I am appalled at all the theorizing but one thing acronym summed all the non-sense up perfectly.... MAD. The acronym was perfect but what it said was also instructive - mutual assured destruction. Well, yeah! To me, this summed it up perfectly. No amount of theorizing could escape that idea.
ReplyDeleteI am looking forward to part #2 because it seems like we are trying once again to make these weapons acceptable for use. I expect that will reveal even more folly.

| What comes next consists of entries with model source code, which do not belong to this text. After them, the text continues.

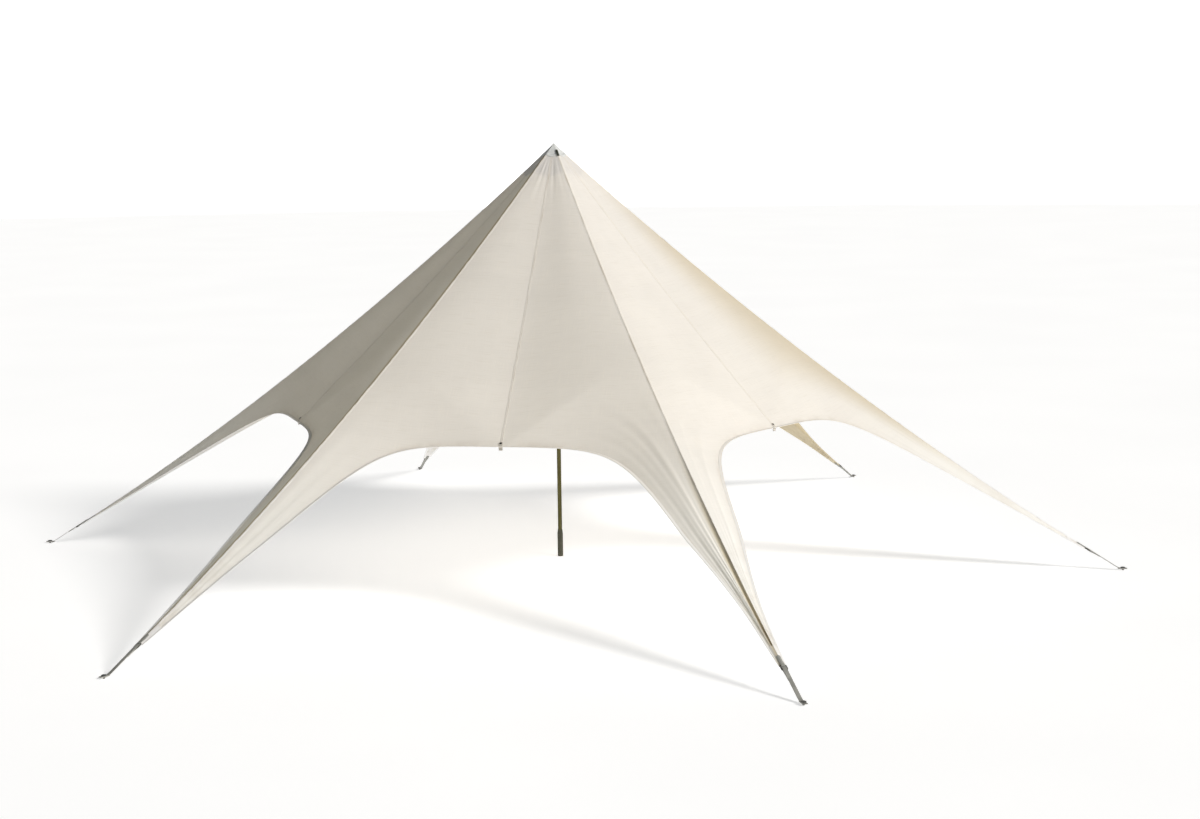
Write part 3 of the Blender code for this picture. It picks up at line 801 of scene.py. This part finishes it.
def make_tip_boot(leg):
    """Doubled canvas sewn round the end of a leg."""
    sewing = Sewing()
    x, lift = BOOT_ROWS[:, None], BOOT_LIFTS[:, None]
    on_leg = np.minimum(x, TIP_RADIUS)
    share = np.array([*BOOT_SHARES, 1, 1, 1, *BOOT_SHARES[::-1]])
    flat = [0] * len(BOOT_SHARES)
    past = np.array([*flat, *BOOT_FOLD, *flat]) / 1000
    rise = np.array([*BOOT_RISES, *BOOT_FOLD_RISES, *(-z for z in BOOT_RISES[::-1])]) / 1000
    edge_y = edge_at(on_leg)[0]
    y = edge_y * share + past
    x = x + 0 * y
    for side in (1, -1):
        z = cloth_height(leg, side, on_leg, np.minimum(y, edge_y)) + rise * lift
        cloth = np.stack([y, x - 3.6], axis=-1)
        sewing.add(place_half(leg, side, x, y, z), cloth, 0.3 + 0 * y, flip=side < 0,
                   warmth=painted_shade_at(leg, side, x, share + 0 * y))
    return sewing.finish(f"tip_boot_{leg}", patch_canvas)


def make_tip_loop(leg):
    """Webbing sewn on the end of a leg, round the near bar of the buckle."""
    route = [by_ridge(3.682, 0.0030), by_ridge(3.70, 0.0030), by_ridge(3.722, 0.0034),
             at_buckle(-0.0215, 0.0044), at_buckle(-0.0145, 0.0054), at_buckle(-0.0103, 0.0028),
             at_buckle(-0.0103, -0.0028), at_buckle(-0.0145, -0.0054),
             at_buckle(-0.0215, -0.0050), by_ridge(3.722, -0.0072), by_ridge(3.70, -0.0072)]
    make_ribbon(f"tip_loop_{leg}", route, leg_azimuth(leg), 0.024, 0.0020, leg_webbing,
                droop=leg_slope)


def make_buckle(leg):
    """Flat steel buckle with two slots, its bars rounded."""
    half_length, half_width = (BUCKLE_LENGTH - BUCKLE_BAR) / 2, (BUCKLE_WIDTH - BUCKLE_BAR) / 2
    rim = np.array([(sign_x * (half_length - BUCKLE_CORNER) + BUCKLE_CORNER * cos(a),
                     sign_y * (half_width - BUCKLE_CORNER) + BUCKLE_CORNER * sin(a))
                    for sign_x, sign_y, start in ((1, 1, 0), (-1, 1, pi / 2), (-1, -1, pi),
                                                  (1, -1, 3 * pi / 2))
                    for a in np.linspace(start, start + pi / 2, 7)])
    ahead = np.roll(rim, -1, axis=0) - np.roll(rim, 1, axis=0)
    outward = unit(np.stack([ahead[:, 1], -ahead[:, 0]], axis=-1))
    rim, outward = (np.concatenate([line, line[:1]]) for line in (rim, outward))
    # Section of a bar
    turn = np.linspace(0, 2 * pi, 17)
    side = np.sign(np.cos(turn)) * np.abs(np.cos(turn)) ** 0.6 * BUCKLE_BAR / 2
    up = np.sign(np.sin(turn)) * np.abs(np.sin(turn)) ** 0.6 * BUCKLE_THICKNESS / 2
    bar = np.linspace(-half_width, half_width, 9)[:, None]
    sewing = Sewing()
    for along, y in ((rim[:, :1] + outward[:, :1] * side, rim[:, 1:] + outward[:, 1:] * side),
                     (0 * bar + side * 0.92, bar + 0 * side)):
        x, z = at_buckle(along, up)
        grid = turn_about_pole(np.stack([x, y, z], axis=-1), leg_azimuth(leg))
        sewing.add(grid, np.stack([along, y], axis=-1))
    buckle = sewing.finish(f"leg_buckle_{leg}", buckle_metal, weld=0.00005)
    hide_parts(f"buckle_{leg}")


def make_strap(leg):
    """Webbing round the middle bar of the buckle, down to the stake and folded under its head."""
    top = BUCKLE_THICKNESS / 2 + 0.0018
    start = np.array(at_buckle(0, top))
    down = np.array((cos(STRAP_TILT), -sin(STRAP_TILT)))
    bend = start + down * (start[1] - STRAP_LEVEL) / sin(STRAP_TILT)
    at_bar = [(0.095, top - 0.0034), (0.052, top - 0.0040), (0.0235, -top - 0.0006),
              (0, -top - 0.0004), (-0.0050, -top - 0.0004), (-0.0056, 0), (-0.0050, top + 0.0004),
              (0, top + 0.0002), (0.0165, top), (0.05, top)]
    end, fold = STAKE_RADIUS + STRAP_END, STRAP_LEVEL - STRAP_LAYER
    route = [at_buckle(*place) for place in at_bar]
    route += [tuple(bend), (STAKE_RADIUS - 0.02, STRAP_LEVEL), (end, STRAP_LEVEL),
              (end + 0.003, STRAP_LEVEL - STRAP_LAYER / 2), (end, fold),
              (STAKE_RADIUS - 0.035, fold)]
    strap = make_ribbon(f"leg_strap_{leg}", route, leg_azimuth(leg), STRAP_WIDTH,
                        WEBBING_THICKNESS, leg_webbing)
    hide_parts(f"strap_{leg}")


# Eyelets, studs and buttons: closed profiles of (radius, height)

HALF_EYELET = ((0.0042, -0.0034), (0.0054, -0.0040), (0.0070, -0.0034), (0.0074, -0.0026),
               (0.0050, -0.0024))
TAB_EYELET = (*HALF_EYELET, *((radius, -height) for radius, height in HALF_EYELET[::-1]),
              (0.0039, 0.0))
TAB_STUD = ((0.0001, 0.0022), (0.0035, 0.0020), (0.0068, 0.0012), (0.0078, 0.0002),
            (0.0078, -0.0008), (0.0001, -0.0008))
POLE_BUTTON = ((0.0001, 0.0022), (0.0018, 0.0020), (0.0030, 0.0012), (0.0034, 0.0),
               (0.0034, -0.0015), (0.0001, -0.0015))
BUTTON_TURN = 0.3              # of the pole's buttons, from the front
BUTTON_RISE = 0.03             # over their joint


def make_ring(name, profile, centre, axis, material, steps=32):
    """Ring turned from a closed profile about an axis."""
    turn = np.linspace(0, 2 * pi, steps + 1)[:, None]
    radius, height = np.array([*profile, profile[0]]).T
    grid = np.stack([radius * np.cos(turn), radius * np.sin(turn), height + 0 * turn], axis=-1)
    to_axis = np.array(Vector(axis).to_track_quat("Z", "Y").to_matrix())
    sewing = Sewing()
    sewing.add(grid @ to_axis.T + np.array(centre),
               np.stack([turn * radius, 0 * turn + height], axis=-1))
    sewing.finish(name, material, weld=0.00005)


def make_arch_tab(number):
    """Webbing folded over the hem in the middle of an arch, with an eyelet and a stud."""
    azimuth = (number - 0.5) * BAY_ANGLE
    outer, inner = ARCH_RADIUS - 0.0002, ARCH_RADIUS - 0.0048
    bottom = ARCH_HEIGHT - 0.0043 - TAB_LENGTH + 0.0006
    route = [by_valley(outer - 0.020, 0.0034), (outer - 0.004, ARCH_HEIGHT + 0.0050),
             (outer + 0.0034, ARCH_HEIGHT - 0.001), (outer + 0.0004, ARCH_HEIGHT - 0.009),
             (outer, bottom + 0.003), (outer - 0.0002, bottom), (inner + 0.0002, bottom),
             (inner, bottom + 0.003), (inner, ARCH_HEIGHT - 0.012),
             by_valley(inner - 0.016, -0.0075)]
    tab = make_ribbon(f"tab_loop_{number}", route, azimuth, TAB_WIDTH, 0.0016, pale_webbing)
    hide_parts(f"arch_tab_{number}")
    out = np.array((cos(azimuth), sin(azimuth), 0))
    centre = (outer + inner) / 2 * out + np.array((0, 0, bottom + 0.0095))
    make_ring(f"tab_eyelet_{number}", TAB_EYELET, centre, out, eyelet_metal)
    radius, height = by_valley(outer - 0.013, 0.0052)
    lean = atan2(valley_height(radius) - valley_height(outer), outer - radius)
    normal = sin(lean) * out + np.array((0, 0, cos(lean)))
    make_ring(f"tab_stud_{number}", TAB_STUD, radius * out + np.array((0, 0, height)), normal,
              buckle_metal)


def make_stake_eyelet(leg):
    """Eyelet through both layers of a strap, round the stake."""
    low = STRAP_LEVEL - STRAP_LAYER - WEBBING_THICKNESS / 2
    high = STRAP_LEVEL + WEBBING_THICKNESS / 2
    inner, outer = STAKE_PIN_RADIUS + 0.0006, STAKE_PIN_RADIUS + 0.0065
    profile = [(inner, low - 0.0012), (inner + 0.001, low - 0.0018), (outer - 0.001, low - 0.0012),
               (outer, low + 0.0002), (outer, high - 0.0002), (outer - 0.001, high + 0.0003),
               (inner, high + 0.0003)]
    azimuth = leg_azimuth(leg)
    centre = (STAKE_RADIUS * cos(azimuth), STAKE_RADIUS * sin(azimuth), 0)
    make_ring(f"stake_eyelet_{leg}", profile, centre, (0, 0, 1), eyelet_metal)


def make_pole_buttons():
    """Spring button that locks each pole joint, on the side towards the front."""
    out = (sin(BUTTON_TURN), -cos(BUTTON_TURN), 0)
    for number, height in enumerate(POLE_JOINTS, 1):
        centre = (TUBE_RADIUS * out[0], TUBE_RADIUS * out[1], height + BUTTON_RISE)
        make_ring(f"pole_button_{number}", POLE_BUTTON, centre, out, buckle_metal, steps=20)


def dress_nodes():
    """Gives the pole and the stakes of the CAD model their paint, rubber, plastic and steel."""
    looks = {"pole_tube": pole_paint, "pole_foot": foot_rubber, "pole_head": head_plastic,
             "stake": stake_metal}
    for name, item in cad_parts.items():
        for start, material in looks.items():
            if name.startswith(start):
                for slot in item.material_slots:
                    slot.material = material


make_camera()
make_light()

canopy_canvas = canvas("canopy_canvas", (0.89, 0.858, 0.825), translucency=0.15)
# Seams and hems are painted lighter and warmer than the cloth: painted light, in place of the light
# that the doubled canvas lets through less
seam_canvas = canvas("seam_canvas", (0.97, 0.93, 0.865), 0.02, stitched=(0.0028, 0.0056))
hem_canvas = canvas("hem_canvas", (0.97, 0.93, 0.865), 0.02, stitched=(0.0155,))
patch_canvas = canvas("patch_canvas", (0.93, 0.90, 0.85), 0.02, stitched=(0.004, 0.012))
cap_canvas = canvas("cap_canvas", (0.80, 0.815, 0.80), 0.04, stitched=(0.0135,))
leg_webbing = webbing("leg_webbing", (0.38, 0.38, 0.35))
dark_webbing = webbing("dark_webbing", (0.045, 0.050, 0.035))
pale_webbing = webbing("pale_webbing", (0.76, 0.71, 0.63))
buckle_metal = painted_metal("buckle_metal", (0.065, 0.062, 0.055), bare=(0.45, 0.44, 0.42),
                             roughness=0.42, metallic=0.6)
eyelet_metal = painted_metal("eyelet_metal", (0.42, 0.40, 0.35), bare=(0.62, 0.60, 0.55),
                             roughness=0.34, metallic=0.9)
stake_metal = painted_metal("stake_metal", (0.19, 0.19, 0.185), bare=(0.50, 0.49, 0.47),
                            roughness=0.45, metallic=0.8)
pole_paint = painted_metal("pole_paint", (0.110, 0.101, 0.037), bare=(0.42, 0.40, 0.34),
                           roughness=0.60, metallic=0.0, worn=0.74, scale=14, shine=0.12,
                           dusty=0.08)
foot_rubber = moulded("foot_rubber", (0.070, 0.070, 0.048), roughness=0.75)
head_plastic = moulded("head_plastic", (0.05, 0.05, 0.05), roughness=0.50)

canopy = make_canopy()
seams = make_seams()
hems = make_hems()
cap = make_cap()
make_cap_loop()
sewn = seams + hems + [make_peak_patch()]
dress_nodes()
make_pole_buttons()
for number in range(1, LEG_COUNT + 1):
    sewn.append(make_tip_boot(number))
    make_tip_loop(number)
    make_buckle(number)
    make_strap(number)
    make_stake_eyelet(number)
    make_arch_tab(number)

make_studio()
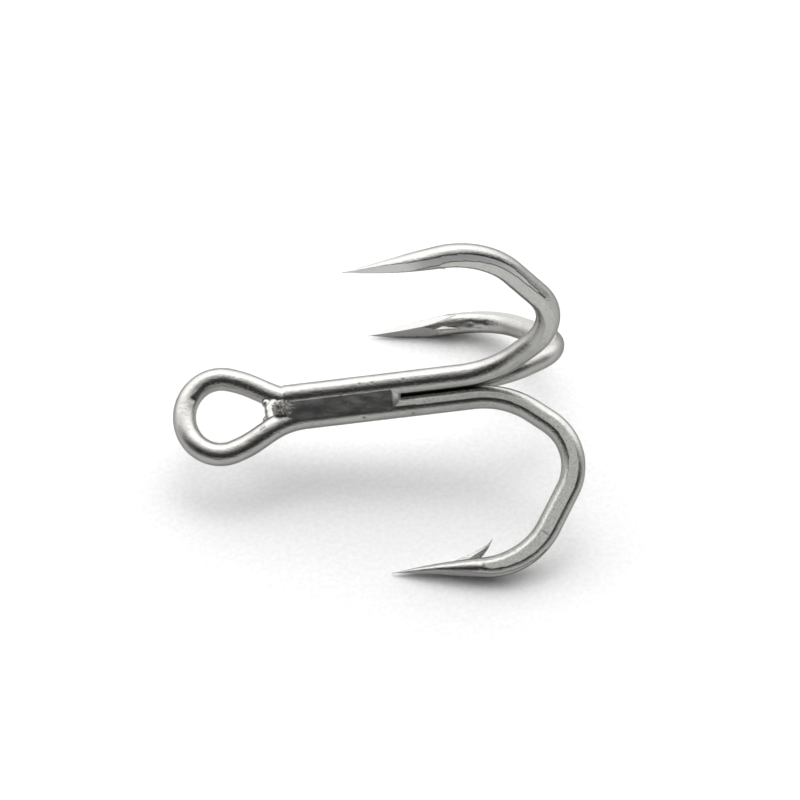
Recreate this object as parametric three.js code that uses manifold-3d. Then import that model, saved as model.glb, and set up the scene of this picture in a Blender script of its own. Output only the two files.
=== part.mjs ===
// Treble hook: a double hook bent from one wire, whose middle is a closed eye,
// and a single hook brazed into the groove between its two shanks.
// Millimetres, +Z up. +X runs from the eye towards the bends. The hook lies on
// the points and bends of its two lower hooks, which touch Z = 0, and the
// origin is under the middle of the whole hook.
import * as THREE from 'three';
import { mergeVertices } from 'three/addons/utils/BufferGeometryUtils.js';
import Module from 'manifold-3d';

const wasm = await Module();
wasm.setup();

// ---- driving dimensions, in millimetres and degrees ----
const WIRE_DIAMETER = 2.3;
const SHANK_GAP = 0.1; // film of braze between neighbouring shanks
const SHANK_LENGTH = 16.7; // straight part, from the eye's throat to the first bend
const BENDS = [
  { radius: 8.8, angle: 40.6, straightAfter: 1.8 },
  { radius: 5.3, angle: 83.4, straightAfter: 4.1 },
  { radius: 7.3, angle: 61.4, straightAfter: 0 },
];
const POINT_LENGTH = 9.0; // from the end of the last bend to the tip
const POINT_FLARE = 4.5; // how far the point turns back outwards over its length
const LOWER_HOOK_SPREAD = 118.7; // each lower hook from the upright plane
const UPPER_HOOK_LEAN = 1.0;
const UPPER_HOOK_SHIFT = -1.04; // the single hook sits nearer to the eye
const UPPER_SHANK_START = -1.85; // where the single hook's wire is cut off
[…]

If you consider the world-wide attacks of terrorists and military adventures of the US, Russia, the Saudis, Iran, etc. our current WWIII, Einstein was wrong...so far. Also, it is my recollection that most scholars during my studies of the subject of war and peace in the late 60s and 70s had generally rejected Kahn's (and early Kissinger's) theorizing on limited nuclear war and the use of "tactical" nuclear weapons. The consensus, among academics at least, was that once the line was crossed between the use or non-use of nuclear weapons in battle -- tactical or strategic -- there no longer existed any clear means to limit escalation. Yet, all had to agree that risk-taking that in the past had led to major wars continues to exist. I guess I should not be surprised that there continues to be those still considering new designs and possible use of nuclear weaponry, but I look forward to you thoughts on just how influential these nut jobs are. BTW, the only example of a battle plan that actually was underway to employ a nuclear weapon since 1945 that I've heard of is the very recent revelation that Israel was making preparations for setting off a nuclear device in the Sinai to scare off the Egyptians in the Six-Day War but didn't have time to put it in place because their victory was achieved so quickly. But then, the Israelis feared that their nation's survival might be at risk. Not sure what we can learn from this.